Start of GIVEN MATERIAL

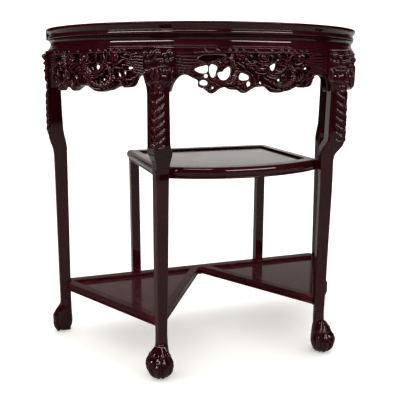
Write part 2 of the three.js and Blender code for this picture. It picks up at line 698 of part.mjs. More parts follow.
// triangular fields between the rails, left side first
const lerp = (p, q, t) => [p[0] + (q[0] - p[0]) * t, p[1] + (q[1] - p[1]) * t];
function offsetLine(p, q, o) {
  const d = [q[0] - p[0], q[1] - p[1]];
  const l = Math.hypot(d[0], d[1]);
  const n = [-d[1] / l, d[0] / l];
  return [
    [p[0] + n[0] * o, p[1] + n[1] * o],
    [q[0] + n[0] * o, q[1] + n[1] * o],
  ];
}
function cross(l1, l2) {
  const [p, q] = l1;
  const [r, s] = l2;
  const a1 = q[1] - p[1];
  const b1 = p[0] - q[0];
  const c1 = a1 * p[0] + b1 * p[1];
  const a2 = s[1] - r[1];
  const b2 = r[0] - s[0];
  const c2 = a2 * r[0] + b2 * r[1];
  const det = a1 * b2 - a2 * b1;
  return [(b2 * c1 - b1 * c2) / det, (a1 * c2 - a2 * c1) / det];
}
const RAIL_IN = 16;
const backLine = (o) => [
  [-500, BACK - 25 - o],
  [500, BACK - 25 - o],
];
// the left field: inner edges of back rail, side rail A-B and diagonal hub-B
function field(grow) {
  const back = backLine(-grow);
  const side = offsetLine(A, B, RAIL_IN - grow);
  const diag = offsetLine(HUB, B, -20 + grow);
  return [cross(back, side), cross(side, diag), cross(diag, back)];
}
const flipX = (pts) => pts.map(([x, y]) => [-x, y]).reverse();
const panelTop = LOW_Z - LOW_RECESS;
const fieldL = field(7.6);
const panelLeft = prism(fieldL, panelTop - 7, panelTop);
const panelRight = prism(flipX(fieldL), panelTop - 7, panelTop);
const grooveL = prism(field(8 + GAP), panelTop - 7 - GAP, panelTop + GAP);
const grooveR = prism(flipX(field(8 + GAP)), panelTop - 7 - GAP, panelTop + GAP);

const lowBack = (g) => block(-376, 376, BACK - 25, BACK, lowZ0, LOW_Z, g);
const sideRail = (s, g) => {
  const p = [s * -A[0], A[1]];
  const q = [s * -B[0], B[1]];
  return s < 0 ? beam(p, q, RAIL_IN, 6, lowZ0, LOW_Z, g) : beam(p, q, 6, RAIL_IN, lowZ0, LOW_Z, g);
};
const diagRail = (s, g) => {
  const q = [s * -B[0], B[1]];
  return s < 0 ? beam(HUB, q, 2, 20, lowZ0, LOW_Z, g) : beam(HUB, q, 20, 2, lowZ0, LOW_Z, g);
};
let lowBackRail = cut(lowBack(0), ...legG, grooveL, grooveR);
const lowSide = (s) =>
  largest(cut(sideRail(s, 0), ...legG, lowBack(GAP), s < 0 ? grooveL : grooveR));
const lowDiag = (s) =>
  largest(cut(diagRail(s, 0), ...legG, lowBack(GAP), sideRail(s, GAP), s < 0 ? grooveL : grooveR));
let sideL = lowSide(-1);
let sideR = lowSide(1);
let diagL = lowDiag(-1);
let diagR = lowDiag(1);
// short tenons: back rail into back legs, side rails into the front legs,
// diagonals into the back rail
const backTen = (g) => [block(-388, -370, BACK - 17.8, BACK - 12.6, lowZ0 + 5, LOW_Z - 5, g), block(370, 388, BACK - 17.8, BACK - 12.6, lowZ0 + 5, LOW_Z - 5, g)];
lowBackRail = join(lowBackRail, ...backTen(0));
const sideTen = (s, g) => {
  const p = [s * -A[0], A[1]];
  const q = [s * -B[0], B[1]];
  return [beam(lerp(p, q, 0.925), lerp(p, q, 0.985), s < 0 ? 7 : 1, s < 0 ? 1 : 7, lowZ0 + 5, LOW_Z - 5, g), beam(lerp(p, q, 0.012), lerp(p, q, 0.06), s < 0 ? 5 : 3, s < 0 ? 3 : 5, lowZ0 + 5, LOW_Z - 5, g)];
};
const diagTen = (s, g) => {
  const q = [s * -B[0], B[1]];
  return [
    beam(lerp(HUB, q, 0.93), lerp(HUB, q, 0.98), s < 0 ? 0 : 6, s < 0 ? 6 : 0, lowZ0 + 7, LOW_Z - 7, g),
    beam(lerp(HUB, q, 0.02), lerp(HUB, q, 0.075), s < 0 ? -4 : 12, s < 0 ? 12 : -4, lowZ0 + 6, LOW_Z - 6, g),
  ];
};
sideL = join(sideL, ...sideTen(-1, 0));
sideR = join(sideR, ...sideTen(1, 0));
diagL = join(diagL, ...diagTen(-1, 0));
diagR = join(diagR, ...diagTen(1, 0));
sideL = cut(sideL, ...diagTen(-1, GAP));
sideR = cut(sideR, ...diagTen(1, GAP));
for (const t of [...diagTen(-1, GAP), ...diagTen(1, GAP)]) lowBackRail = cut(lowBackRail, t);
for (const x of Object.values(POSTS)) lowBackRail = cut(lowBackRail, postTenon(x, GAP));
// battens under the lower panels
const lowBatten = (s) => {
  const x0 = s * 262 - 12;
  const inside = prism(s < 0 ? field(-GAP) : flipX(field(-GAP)), 100, 150);
  const bar = block(x0, x0 + 24, -400, 40, lowZ0 + 1, panelTop - 7 - GAP).intersect(inside);
  return bar;
};
add('lower_back_rail', largest(lowBackRail), WOOD);
add('lower_side_rail_left', largest(sideL), WOOD);
add('lower_side_rail_right', largest(sideR), WOOD);
add('lower_diagonal_rail_left', largest(diagL), WOOD);
add('lower_diagonal_rail_right', largest(diagR), WOOD);
const lowTrim = (s) => [...legG, ...backTen(GAP), ...sideTen(s, GAP), ...diagTen(s, GAP)];
add('lower_panel_left', largest(cut(panelLeft, ...lowTrim(-1))), PANEL);
add('lower_panel_right', largest(cut(panelRight, ...lowTrim(1))), PANEL);
add('lower_batten_left', lowBatten(-1), WOOD_PLAIN);
add('lower_batten_right', lowBatten(1), WOOD_PLAIN);

for (const [name, x] of Object.entries(POSTS)) {
  const body = loft(
    [
      [shelfZ0 - GAP, 0, h, h, 0, 10],
      [LOW_Z + GAP, 0, h, h, 0, 10],
    ],
    [x, POST_Y],
    0,
  );
  add(name, join(body, postTenon(x, 0)), WOOD);
}

// ------------------------------------------------------------ finish the legs
for (const [name, leg] of Object.entries(LEGS)) {
  let m = join(leg.shape(0), leg.pegs(0));
  const left = name.endsWith('left');
  const front = name.includes('front');
  if (front) {
    m = cut(m, tongueCut.intersect(sector(left ? 180 + LEG_A - 12 : 360 - LEG_A - 12, left ? 180 + LEG_A - 1.2 : 360 - LEG_A - 1.2, 600, 800)));
    m = cut(m, tongueCut.intersect(sector(left ? 180 + LEG_A + 1.2 : 360 - LEG_A + 1.2, left ? 180 + LEG_A + 12 : 360 - LEG_A + 12, 600, 800)));
    m = cut(m, legTenon(left ? -1 : 1, GAP), ...sideTen(left ? -1 : 1, GAP), ...diagTen(left ? -1 : 1, GAP));
  } else {
    m = cut(m, sideTenon(left ? -1 : 1, GAP), backApronTenon(GAP), ...backTen(GAP), ...sideTen(left ? -1 : 1, GAP));
  }
  add(name, m, WOOD);
}
for (const [name, a] of Object.entries(KEYS)) {
  add(name, beam(polar(388.2, a), polar(393.8, a), 5.6, 5.6, 738.4, WAIST_Z - GAP), WOOD_PLAIN);
}

export default group;
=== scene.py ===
import bpy
import math
import numpy as np
from mathutils import Matrix, Vector


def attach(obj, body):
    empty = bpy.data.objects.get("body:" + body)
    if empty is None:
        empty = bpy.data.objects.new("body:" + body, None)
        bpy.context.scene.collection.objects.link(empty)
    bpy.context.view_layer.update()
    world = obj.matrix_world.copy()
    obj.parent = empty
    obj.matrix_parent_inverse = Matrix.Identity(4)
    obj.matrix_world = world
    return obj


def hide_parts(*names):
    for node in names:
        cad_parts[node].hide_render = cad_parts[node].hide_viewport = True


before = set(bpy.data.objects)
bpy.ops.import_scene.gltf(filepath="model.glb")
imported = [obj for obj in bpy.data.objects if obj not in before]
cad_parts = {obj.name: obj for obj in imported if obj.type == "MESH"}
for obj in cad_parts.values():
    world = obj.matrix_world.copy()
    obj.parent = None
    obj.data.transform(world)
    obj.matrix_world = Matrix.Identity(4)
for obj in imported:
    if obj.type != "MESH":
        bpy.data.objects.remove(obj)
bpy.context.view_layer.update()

MM = 0.001
YC = 196.0  # the centre of the rim circle, in the frame, millimetres
BACK = 20.0  # back plane, from that centre
scene = bpy.context.scene
scene.view_settings.view_transform = "Standard"


# --------------------------------------------------------------------- meshes
def finish_object(name, me, mat, smooth=True):
    o = bpy.data.objects.new(name, me)
    scene.collection.objects.link(o)
    me.materials.append(mat)
    if smooth:
        me.polygons.foreach_set("use_smooth", np.ones(len(me.polygons), dtype=bool))
    return o


def quad_mesh(name, verts_mm, quads, mat, smooth=True):
    """verts_mm are measured from the rim centre on the floor."""
    v = np.asarray(verts_mm, dtype=np.float64).copy()
    v[:, 1] += YC
    v *= MM
    me = bpy.data.meshes.new(name)
    me.vertices.add(len(v))
    me.vertices.foreach_set("co", v.astype(np.float32).ravel())
    q = np.asarray(quads, dtype=np.int32)
    k = q.shape[1]
    me.loops.add(q.size)
    me.loops.foreach_set("vertex_index", q.ravel())
    me.polygons.add(len(q))
    me.polygons.foreach_set("loop_start", np.arange(0, q.size, k, dtype=np.int32))
    me.update(calc_edges=True)
    me.validate()
    return finish_object(name, me, mat, smooth)


def poly_mesh(name, verts_mm, faces, mat, smooth=True):
    me = bpy.data.meshes.new(name)
    me.from_pydata([(x * MM, (y + YC) * MM, z * MM) for x, y, z in verts_mm], [], [list(map(int, f)) for f in faces])
    me.validate()
    me.update()
    return finish_object(name, me, mat, smooth)


def tidy(o, merge=0.00002, angle=35.0):
    """Merges doubles, makes the faces point out and keeps crisp edges sharp."""
    import bmesh

    bm = bmesh.new()
    bm.from_mesh(o.data)
    bmesh.ops.remove_doubles(bm, verts=bm.verts, dist=merge)
    bmesh.ops.dissolve_degenerate(bm, edges=bm.edges, dist=merge * 0.5)
    bmesh.ops.recalc_face_normals(bm, faces=bm.faces)
    for e in bm.edges:
        if len(e.link_faces) == 2 and e.calc_face_angle(0.0) > math.radians(angle):
            e.smooth = False
    bm.to_mesh(o.data)
    bm.free()
    o.data.update()
    return o


def grid_solid(name, rows, mat, angle=35.0):
    """rows: closed profile loops, one per station, each the same number of points. Caps both ends."""
    rows = np.asarray(rows, dtype=float)
    n, k = rows.shape[:2]
    verts = rows.reshape(-1, 3)
    faces = []
    for i in range(n - 1):
        for j in range(k):
            a = i * k + j
            b = i * k + (j + 1) % k
            faces.append((a, b, b + k, a + k))
    faces.append(tuple(range(k - 1, -1, -1)))
    faces.append(tuple((n - 1) * k + j for j in range(k)))
    o = tidy(poly_mesh(name, verts, faces, mat), angle=angle)
    w = o.modifiers.new("even", "WEIGHTED_NORMAL")
    w.keep_sharp = True
    w.weight = 60
    return o


def place(o, slot, *nodes):
    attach(o, "root")
    if nodes:
        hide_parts(*nodes)
    return o


# ------------------------------------------------------------------ materials
def new_mat(name):
    m = bpy.data.materials.new(name)
    m.use_nodes = True
    nt = m.node_tree
    nt.nodes.clear()
    out = nt.nodes.new("ShaderNodeOutputMaterial")
    b = nt.nodes.new("ShaderNodeBsdfPrincipled")
    nt.links.new(b.outputs[0], out.inputs[0])
    return m, nt, b


def ramp(nt, stops, fac=None):
    r = nt.nodes.new("ShaderNodeValToRGB")
    e = r.color_ramp.elements
    while len(e) < len(stops):
        e.new(0.5)
    for el, (p, c) in zip(e, stops):
        el.position = p
        el.color = (*c, 1) if len(c) == 3 else c
    if fac is not None:
        nt.links.new(fac, r.inputs[0])
    return r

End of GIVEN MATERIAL

» OBJECTIVE:
Note every line above where the string "update" shows up, and copy those lines.

» ANSWER TO THIS EXERCISE:
    bpy.context.view_layer.update()
bpy.context.view_layer.update()
    me.update(calc_edges=True)
    me.update()
    o.data.update()